«Вот хоть последнее дело: Лабазинкого мужика Севрюкова с месяц назад похоронили. От угара-де в бане умер он, такой и акт с их высокоблагородием мы составили, а какой это угар, сами изволите посмотреть, вырыть только не побрезгуйте. Севрюков у жены своей односельчанина Лопатина поймал, бить его хотел, а тому шкворень под руку попался, вот и угар приключился».
Вырыли покойника Севрюкова: и точно весь лоб у него был раскроен со всего размаху пришедшимся ударом.
«Попытали б вы, – продолжал Трушков, – Никиту Расквашенова (постоялый двор он содержит). Тоже парень хороший: о нем, чай, не одна сотня делов сгорела. Первый притон по всему уезду он содержит, вдругорядь одних лошадей краденых, словно на ярмарке, у него сойдется. Самый милый человек он был их высокоблагородию. Поди плачет теперь и хвост маленечко поджал, узнавши, что благодетелей лишился. Однако с обыском к нему и теперича съездить было б можно, потому хозяин он домовитый.
Оговор Трушковым Расквашенова не оказался ложным. Расквашенов был действительно хозяин домовитый, краденых лошадей стояло у него под навесом штук шесть, да в верхней светлице застигнуто было четыре темные личности, из которых один оказался бегло каторжным. В дружбе с Чабуковым и в его мирвольстве Расквашенов сам сознался.
Трушков обладал отличной памятью, ни одно показание свое он не пускал на ветер, все они подтверждались доказательствами. Заявляя сначала факт в общих словах, он затем развивал его во всех подробностях, следил за ходом его от самого начала. Во всех показаниях он уже не останавливался на одном только Чабукове (да этого, собственно говоря, нельзя сделать, Чабуков был только главный винт уездной администрации, к нему примыкали более или менее другие части механизма), но начал «топить» подряд и других. С особенным наслаждением он рассказывал о тех делах, к которым приобщено было несколько личностей, и все эти личности показали себя с более или менее грязной, подводящей их под ответственность стороны. Если б не горячее участие самого червя ничтожного во всех заявляемых им делах, если б не побудительная причина истины, если бы не пробившееся подчас самоуслаждение ловкостью подвига, то Трушкова можно было бы принять со стороны за ярого карателя пороков.

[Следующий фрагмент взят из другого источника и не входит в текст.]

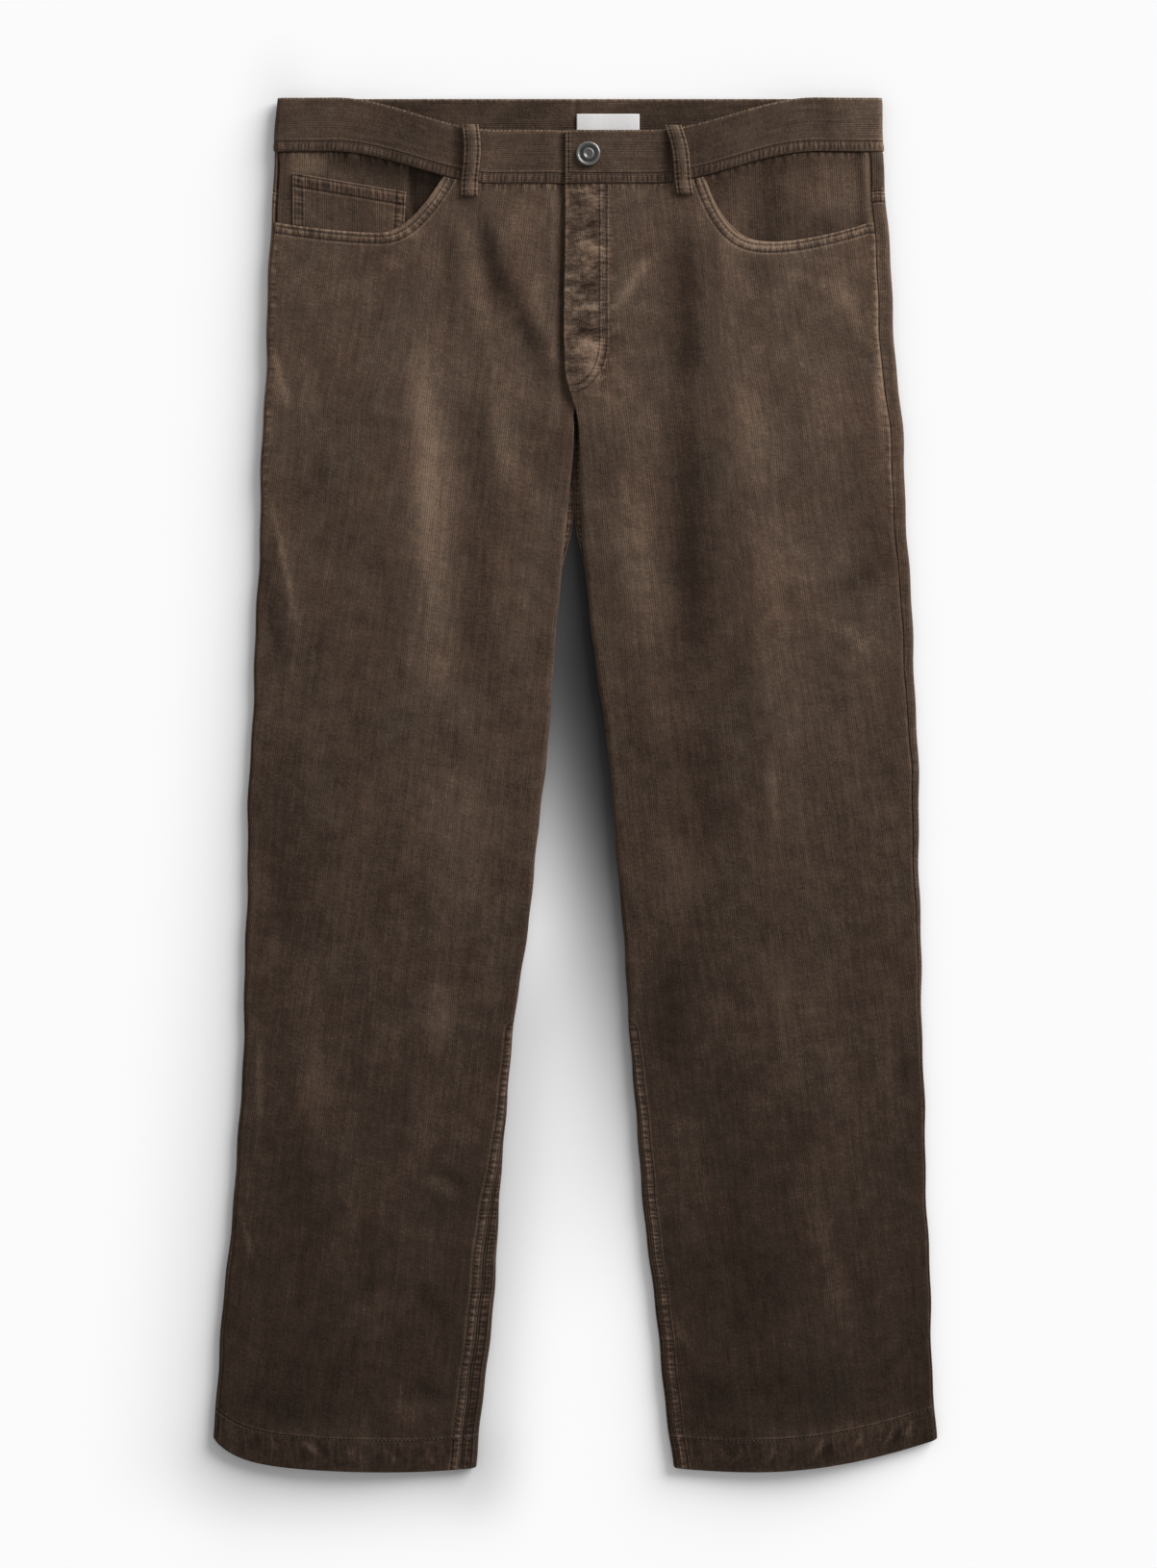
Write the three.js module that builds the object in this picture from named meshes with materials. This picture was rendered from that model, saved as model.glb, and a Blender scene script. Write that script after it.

Всплакался уездный мирок, увидав перед собой неожиданную грозу, похудели в месяц многие уездные власти, так что будто целые годы сидели на пище святого Антония, от их пуховых изголовий отлетали мирные сны и взамен приятных грез мучительным кошмаром стал давить их неустанно ненавистный образ Фомы Ивановича. Увесистая часть расплаты за «важнецкую штукенцию» приходилась и на их долю.
Понял больше других Чабуков, что он слишком поторопился на подведение итогов, понял, что с подобными людьми, как Трушков, если вступают в союзе, то или держатся его крепко, или для приобретения молчания прибегают к весьма сильным мерам… Понял все это Чабуков и, как надо полагать, с лихвой омыл нанесенную им же обиду.
Месяца через полтора после сознания Трушков нежданно-негаданно затянул другую песню.
«Преисподней мне, окаянному, мало: Иуде злочестивому уподобился! Себя сгубил (да я что-с? Мзду за грехи свои несу), благодетеля своего поруганию предал, людей неповинных оклеветал. Присягу перед алтарем Божиим мне дайте, огнем жгите: невиновен Николай Александрович в пустых моих словах. Мало ли что по слабоумию своего нанести я могу. Разве верят тому, что человек в болезни скажет? Лукавый силен, на всякий грех навести может. Знать надо их высокоблагородие, чтобы подлинно сказать, что на такие злодейские дела не их ангельскому сердцу идти. Каюсь я перед вами во грехе своем тяжком: сгубить хотел оговорами своими невинного человека».
Обильными слезами подкреплял Трушков искренность своего раскаяния: не раз подавленный горем и сознанием глубины своего преступления стоял Трушков, как окаменелый, перед комиссией, потом падал на колени и с неудержимыми рыданьями умолял не верить гнусной клевете, взнесенной им на благодетеля. Но спасительные Трушкова речи пришли слишком поздно: позади стояла масса уже фактов, личность благодетеля и его деятельность выяснились во всей их прелести.
В один и тот же тюремный замок попали и Трушков, и его благодетель, только первый содержался в камере № 8, второй же в дворянском отделении. Впрочем, их дальнейшая судьба разнилась: оказалось, что благодетель родился под более счастливой судьбой, чем отблагодетельствованный.